* **INFORMATION PROVIDED**:
# # #
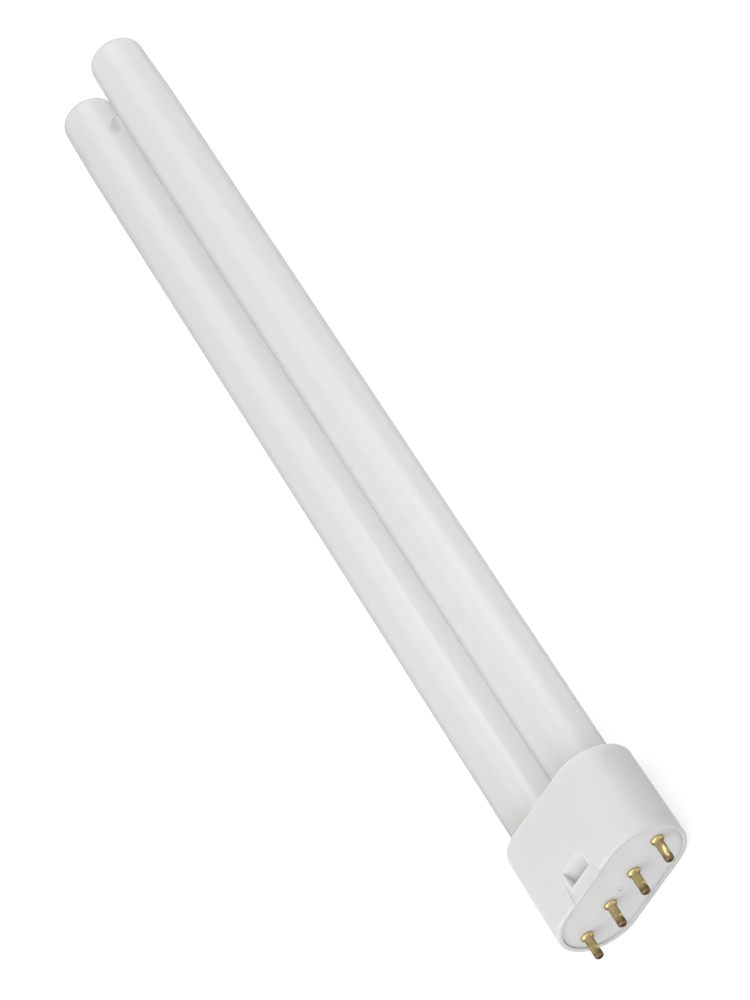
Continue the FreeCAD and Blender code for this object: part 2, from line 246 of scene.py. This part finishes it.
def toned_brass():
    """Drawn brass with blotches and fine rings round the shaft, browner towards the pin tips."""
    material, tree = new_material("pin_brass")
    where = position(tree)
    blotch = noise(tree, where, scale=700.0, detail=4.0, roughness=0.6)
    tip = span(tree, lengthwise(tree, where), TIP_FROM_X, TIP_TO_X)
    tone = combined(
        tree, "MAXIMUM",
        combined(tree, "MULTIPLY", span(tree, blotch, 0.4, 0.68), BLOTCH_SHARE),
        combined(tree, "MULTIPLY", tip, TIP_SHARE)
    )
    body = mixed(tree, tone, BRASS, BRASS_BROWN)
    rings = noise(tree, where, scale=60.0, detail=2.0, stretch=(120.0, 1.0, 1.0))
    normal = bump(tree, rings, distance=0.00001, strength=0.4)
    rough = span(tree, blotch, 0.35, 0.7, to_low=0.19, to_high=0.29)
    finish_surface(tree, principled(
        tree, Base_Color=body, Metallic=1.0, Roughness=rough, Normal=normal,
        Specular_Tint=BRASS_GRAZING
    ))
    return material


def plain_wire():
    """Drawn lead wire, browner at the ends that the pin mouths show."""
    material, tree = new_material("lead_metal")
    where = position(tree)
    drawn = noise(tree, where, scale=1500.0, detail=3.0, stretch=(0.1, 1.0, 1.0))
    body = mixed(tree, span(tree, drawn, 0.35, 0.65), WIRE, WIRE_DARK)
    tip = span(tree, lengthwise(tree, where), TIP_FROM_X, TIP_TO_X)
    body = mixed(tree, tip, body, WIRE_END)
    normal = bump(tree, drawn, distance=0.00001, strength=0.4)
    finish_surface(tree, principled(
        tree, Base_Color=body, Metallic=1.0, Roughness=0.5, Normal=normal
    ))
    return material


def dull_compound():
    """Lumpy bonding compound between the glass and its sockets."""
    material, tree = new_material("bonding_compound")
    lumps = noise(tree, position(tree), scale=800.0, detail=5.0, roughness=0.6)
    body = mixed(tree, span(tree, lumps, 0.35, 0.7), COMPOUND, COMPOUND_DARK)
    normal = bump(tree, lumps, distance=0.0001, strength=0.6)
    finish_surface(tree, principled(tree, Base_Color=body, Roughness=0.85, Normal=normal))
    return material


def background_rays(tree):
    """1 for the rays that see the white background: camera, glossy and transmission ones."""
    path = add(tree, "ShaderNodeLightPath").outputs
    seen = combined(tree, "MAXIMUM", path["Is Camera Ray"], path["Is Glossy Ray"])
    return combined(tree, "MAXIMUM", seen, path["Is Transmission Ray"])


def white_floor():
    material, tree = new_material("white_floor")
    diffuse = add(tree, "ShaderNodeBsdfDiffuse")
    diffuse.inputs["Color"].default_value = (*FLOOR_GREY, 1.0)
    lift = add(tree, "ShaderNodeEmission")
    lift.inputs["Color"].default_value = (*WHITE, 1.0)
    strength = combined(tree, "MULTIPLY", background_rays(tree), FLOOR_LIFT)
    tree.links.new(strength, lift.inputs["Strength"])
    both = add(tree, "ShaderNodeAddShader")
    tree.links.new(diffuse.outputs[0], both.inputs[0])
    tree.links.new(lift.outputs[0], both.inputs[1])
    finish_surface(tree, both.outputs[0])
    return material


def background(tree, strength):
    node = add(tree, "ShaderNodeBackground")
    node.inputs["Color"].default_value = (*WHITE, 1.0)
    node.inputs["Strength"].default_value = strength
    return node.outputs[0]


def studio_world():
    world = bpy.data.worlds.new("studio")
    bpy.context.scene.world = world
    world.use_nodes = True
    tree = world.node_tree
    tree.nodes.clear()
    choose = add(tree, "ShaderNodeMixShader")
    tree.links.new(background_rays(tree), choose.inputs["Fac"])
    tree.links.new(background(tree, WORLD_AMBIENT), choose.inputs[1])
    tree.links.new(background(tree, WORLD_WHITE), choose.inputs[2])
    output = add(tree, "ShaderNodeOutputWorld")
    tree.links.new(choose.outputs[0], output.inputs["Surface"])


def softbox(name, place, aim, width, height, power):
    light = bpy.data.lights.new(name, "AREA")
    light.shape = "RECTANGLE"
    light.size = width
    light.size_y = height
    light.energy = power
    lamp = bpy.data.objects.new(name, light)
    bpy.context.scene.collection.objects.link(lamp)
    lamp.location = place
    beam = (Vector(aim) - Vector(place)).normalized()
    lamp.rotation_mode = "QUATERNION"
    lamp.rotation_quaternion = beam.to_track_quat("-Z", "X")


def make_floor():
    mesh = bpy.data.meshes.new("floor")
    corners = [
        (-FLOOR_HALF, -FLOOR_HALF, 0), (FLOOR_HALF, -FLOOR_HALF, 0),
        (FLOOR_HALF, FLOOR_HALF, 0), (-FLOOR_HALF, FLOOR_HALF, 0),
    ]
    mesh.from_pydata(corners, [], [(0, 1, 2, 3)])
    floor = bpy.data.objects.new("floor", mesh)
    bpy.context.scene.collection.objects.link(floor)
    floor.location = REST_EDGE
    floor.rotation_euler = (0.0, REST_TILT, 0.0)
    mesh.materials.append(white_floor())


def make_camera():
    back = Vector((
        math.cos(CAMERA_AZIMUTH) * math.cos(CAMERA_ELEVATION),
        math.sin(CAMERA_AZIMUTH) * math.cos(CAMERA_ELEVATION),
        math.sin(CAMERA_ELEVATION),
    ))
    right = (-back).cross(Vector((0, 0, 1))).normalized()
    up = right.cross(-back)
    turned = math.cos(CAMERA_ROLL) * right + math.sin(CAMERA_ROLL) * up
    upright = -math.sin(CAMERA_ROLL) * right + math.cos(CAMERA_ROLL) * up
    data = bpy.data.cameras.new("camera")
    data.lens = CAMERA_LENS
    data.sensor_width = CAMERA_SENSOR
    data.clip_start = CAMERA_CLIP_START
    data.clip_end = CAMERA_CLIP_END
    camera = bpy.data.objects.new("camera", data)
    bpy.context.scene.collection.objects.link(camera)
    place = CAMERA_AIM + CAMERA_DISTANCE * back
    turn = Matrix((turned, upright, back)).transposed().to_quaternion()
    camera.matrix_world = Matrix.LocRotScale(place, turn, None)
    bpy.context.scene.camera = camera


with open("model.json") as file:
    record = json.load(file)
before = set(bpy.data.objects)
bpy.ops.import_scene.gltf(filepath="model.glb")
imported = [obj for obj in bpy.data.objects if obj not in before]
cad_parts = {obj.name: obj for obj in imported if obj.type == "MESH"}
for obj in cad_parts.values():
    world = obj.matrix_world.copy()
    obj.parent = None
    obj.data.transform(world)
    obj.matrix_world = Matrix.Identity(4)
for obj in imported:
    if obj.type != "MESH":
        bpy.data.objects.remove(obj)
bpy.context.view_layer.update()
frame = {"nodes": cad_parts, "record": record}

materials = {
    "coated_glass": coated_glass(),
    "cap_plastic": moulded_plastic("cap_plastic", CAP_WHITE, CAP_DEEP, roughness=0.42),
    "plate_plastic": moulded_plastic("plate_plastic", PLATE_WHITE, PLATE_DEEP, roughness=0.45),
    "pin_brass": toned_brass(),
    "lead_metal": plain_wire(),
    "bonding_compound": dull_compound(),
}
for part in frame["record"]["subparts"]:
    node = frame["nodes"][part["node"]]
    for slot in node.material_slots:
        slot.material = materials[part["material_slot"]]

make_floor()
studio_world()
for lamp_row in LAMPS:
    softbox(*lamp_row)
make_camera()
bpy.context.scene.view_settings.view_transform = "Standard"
# # #
* **WHAT YOU SHOULD DO**: Could you quote the material above in full, exactly as it stands?

* **ANSWER FOR THE TASK**:
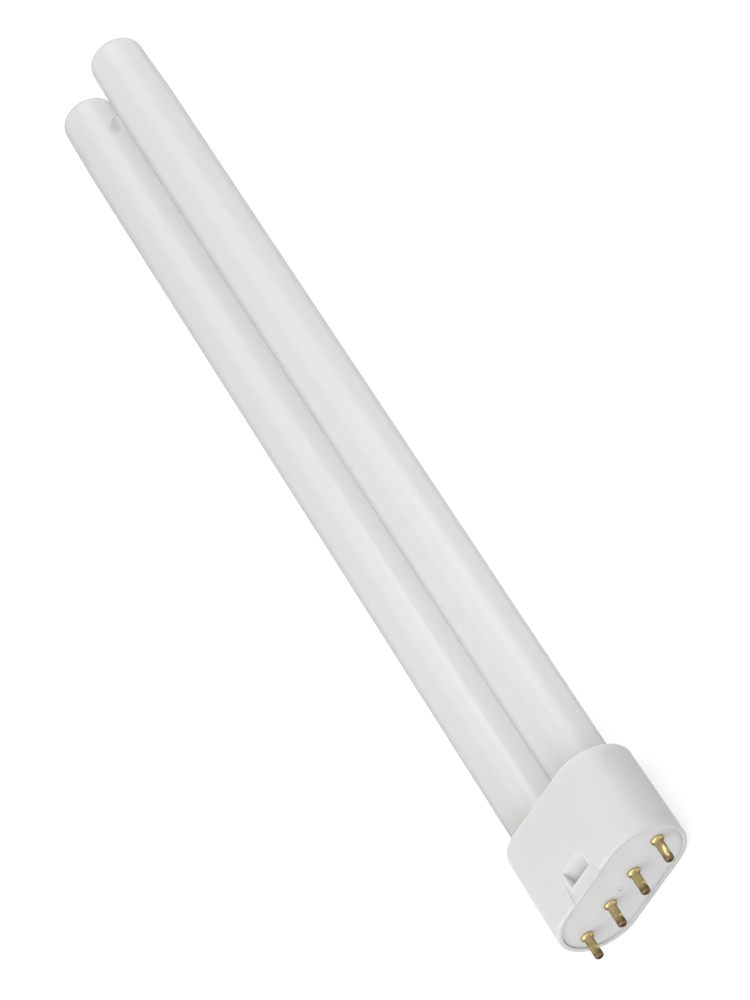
Continue the FreeCAD and Blender code for this object: part 2, from line 246 of scene.py. This part finishes it.
def toned_brass():
    """Drawn brass with blotches and fine rings round the shaft, browner towards the pin tips."""
    material, tree = new_material("pin_brass")
    where = position(tree)
    blotch = noise(tree, where, scale=700.0, detail=4.0, roughness=0.6)
    tip = span(tree, lengthwise(tree, where), TIP_FROM_X, TIP_TO_X)
    tone = combined(
        tree, "MAXIMUM",
        combined(tree, "MULTIPLY", span(tree, blotch, 0.4, 0.68), BLOTCH_SHARE),
        combined(tree, "MULTIPLY", tip, TIP_SHARE)
    )
    body = mixed(tree, tone, BRASS, BRASS_BROWN)
    rings = noise(tree, where, scale=60.0, detail=2.0, stretch=(120.0, 1.0, 1.0))
    normal = bump(tree, rings, distance=0.00001, strength=0.4)
    rough = span(tree, blotch, 0.35, 0.7, to_low=0.19, to_high=0.29)
    finish_surface(tree, principled(
        tree, Base_Color=body, Metallic=1.0, Roughness=rough, Normal=normal,
        Specular_Tint=BRASS_GRAZING
    ))
    return material


def plain_wire():
    """Drawn lead wire, browner at the ends that the pin mouths show."""
    material, tree = new_material("lead_metal")
    where = position(tree)
    drawn = noise(tree, where, scale=1500.0, detail=3.0, stretch=(0.1, 1.0, 1.0))
    body = mixed(tree, span(tree, drawn, 0.35, 0.65), WIRE, WIRE_DARK)
    tip = span(tree, lengthwise(tree, where), TIP_FROM_X, TIP_TO_X)
    body = mixed(tree, tip, body, WIRE_END)
    normal = bump(tree, drawn, distance=0.00001, strength=0.4)
    finish_surface(tree, principled(
        tree, Base_Color=body, Metallic=1.0, Roughness=0.5, Normal=normal
    ))
    return material


def dull_compound():
    """Lumpy bonding compound between the glass and its sockets."""
    material, tree = new_material("bonding_compound")
    lumps = noise(tree, position(tree), scale=800.0, detail=5.0, roughness=0.6)
    body = mixed(tree, span(tree, lumps, 0.35, 0.7), COMPOUND, COMPOUND_DARK)
    normal = bump(tree, lumps, distance=0.0001, strength=0.6)
    finish_surface(tree, principled(tree, Base_Color=body, Roughness=0.85, Normal=normal))
    return material


def background_rays(tree):
    """1 for the rays that see the white background: camera, glossy and transmission ones."""
    path = add(tree, "ShaderNodeLightPath").outputs
    seen = combined(tree, "MAXIMUM", path["Is Camera Ray"], path["Is Glossy Ray"])
    return combined(tree, "MAXIMUM", seen, path["Is Transmission Ray"])


def white_floor():
    material, tree = new_material("white_floor")
    diffuse = add(tree, "ShaderNodeBsdfDiffuse")
    diffuse.inputs["Color"].default_value = (*FLOOR_GREY, 1.0)
    lift = add(tree, "ShaderNodeEmission")
    lift.inputs["Color"].default_value = (*WHITE, 1.0)
    strength = combined(tree, "MULTIPLY", background_rays(tree), FLOOR_LIFT)
    tree.links.new(strength, lift.inputs["Strength"])
    both = add(tree, "ShaderNodeAddShader")
    tree.links.new(diffuse.outputs[0], both.inputs[0])
    tree.links.new(lift.outputs[0], both.inputs[1])
    finish_surface(tree, both.outputs[0])
    return material


def background(tree, strength):
    node = add(tree, "ShaderNodeBackground")
    node.inputs["Color"].default_value = (*WHITE, 1.0)
    node.inputs["Strength"].default_value = strength
    return node.outputs[0]


def studio_world():
    world = bpy.data.worlds.new("studio")
    bpy.context.scene.world = world
    world.use_nodes = True
    tree = world.node_tree
    tree.nodes.clear()
    choose = add(tree, "ShaderNodeMixShader")
    tree.links.new(background_rays(tree), choose.inputs["Fac"])
    tree.links.new(background(tree, WORLD_AMBIENT), choose.inputs[1])
    tree.links.new(background(tree, WORLD_WHITE), choose.inputs[2])
    output = add(tree, "ShaderNodeOutputWorld")
    tree.links.new(choose.outputs[0], output.inputs["Surface"])


def softbox(name, place, aim, width, height, power):
    light = bpy.data.lights.new(name, "AREA")
    light.shape = "RECTANGLE"
    light.size = width
    light.size_y = height
    light.energy = power
    lamp = bpy.data.objects.new(name, light)
    bpy.context.scene.collection.objects.link(lamp)
    lamp.location = place
    beam = (Vector(aim) - Vector(place)).normalized()
    lamp.rotation_mode = "QUATERNION"
    lamp.rotation_quaternion = beam.to_track_quat("-Z", "X")


def make_floor():
    mesh = bpy.data.meshes.new("floor")
    corners = [
        (-FLOOR_HALF, -FLOOR_HALF, 0), (FLOOR_HALF, -FLOOR_HALF, 0),
        (FLOOR_HALF, FLOOR_HALF, 0), (-FLOOR_HALF, FLOOR_HALF, 0),
    ]
    mesh.from_pydata(corners, [], [(0, 1, 2, 3)])
    floor = bpy.data.objects.new("floor", mesh)
    bpy.context.scene.collection.objects.link(floor)
    floor.location = REST_EDGE
    floor.rotation_euler = (0.0, REST_TILT, 0.0)
    mesh.materials.append(white_floor())


def make_camera():
    back = Vector((
        math.cos(CAMERA_AZIMUTH) * math.cos(CAMERA_ELEVATION),
        math.sin(CAMERA_AZIMUTH) * math.cos(CAMERA_ELEVATION),
        math.sin(CAMERA_ELEVATION),
    ))
    right = (-back).cross(Vector((0, 0, 1))).normalized()
    up = right.cross(-back)
    turned = math.cos(CAMERA_ROLL) * right + math.sin(CAMERA_ROLL) * up
    upright = -math.sin(CAMERA_ROLL) * right + math.cos(CAMERA_ROLL) * up
    data = bpy.data.cameras.new("camera")
    data.lens = CAMERA_LENS
    data.sensor_width = CAMERA_SENSOR
    data.clip_start = CAMERA_CLIP_START
    data.clip_end = CAMERA_CLIP_END
    camera = bpy.data.objects.new("camera", data)
    bpy.context.scene.collection.objects.link(camera)
    place = CAMERA_AIM + CAMERA_DISTANCE * back
    turn = Matrix((turned, upright, back)).transposed().to_quaternion()
    camera.matrix_world = Matrix.LocRotScale(place, turn, None)
    bpy.context.scene.camera = camera


with open("model.json") as file:
    record = json.load(file)
before = set(bpy.data.objects)
bpy.ops.import_scene.gltf(filepath="model.glb")
imported = [obj for obj in bpy.data.objects if obj not in before]
cad_parts = {obj.name: obj for obj in imported if obj.type == "MESH"}
for obj in cad_parts.values():
    world = obj.matrix_world.copy()
    obj.parent = None
    obj.data.transform(world)
    obj.matrix_world = Matrix.Identity(4)
for obj in imported:
    if obj.type != "MESH":
        bpy.data.objects.remove(obj)
bpy.context.view_layer.update()
frame = {"nodes": cad_parts, "record": record}

materials = {
    "coated_glass": coated_glass(),
    "cap_plastic": moulded_plastic("cap_plastic", CAP_WHITE, CAP_DEEP, roughness=0.42),
    "plate_plastic": moulded_plastic("plate_plastic", PLATE_WHITE, PLATE_DEEP, roughness=0.45),
    "pin_brass": toned_brass(),
    "lead_metal": plain_wire(),
    "bonding_compound": dull_compound(),
}
for part in frame["record"]["subparts"]:
    node = frame["nodes"][part["node"]]
    for slot in node.material_slots:
        slot.material = materials[part["material_slot"]]

make_floor()
studio_world()
for lamp_row in LAMPS:
    softbox(*lamp_row)
make_camera()
bpy.context.scene.view_settings.view_transform = "Standard"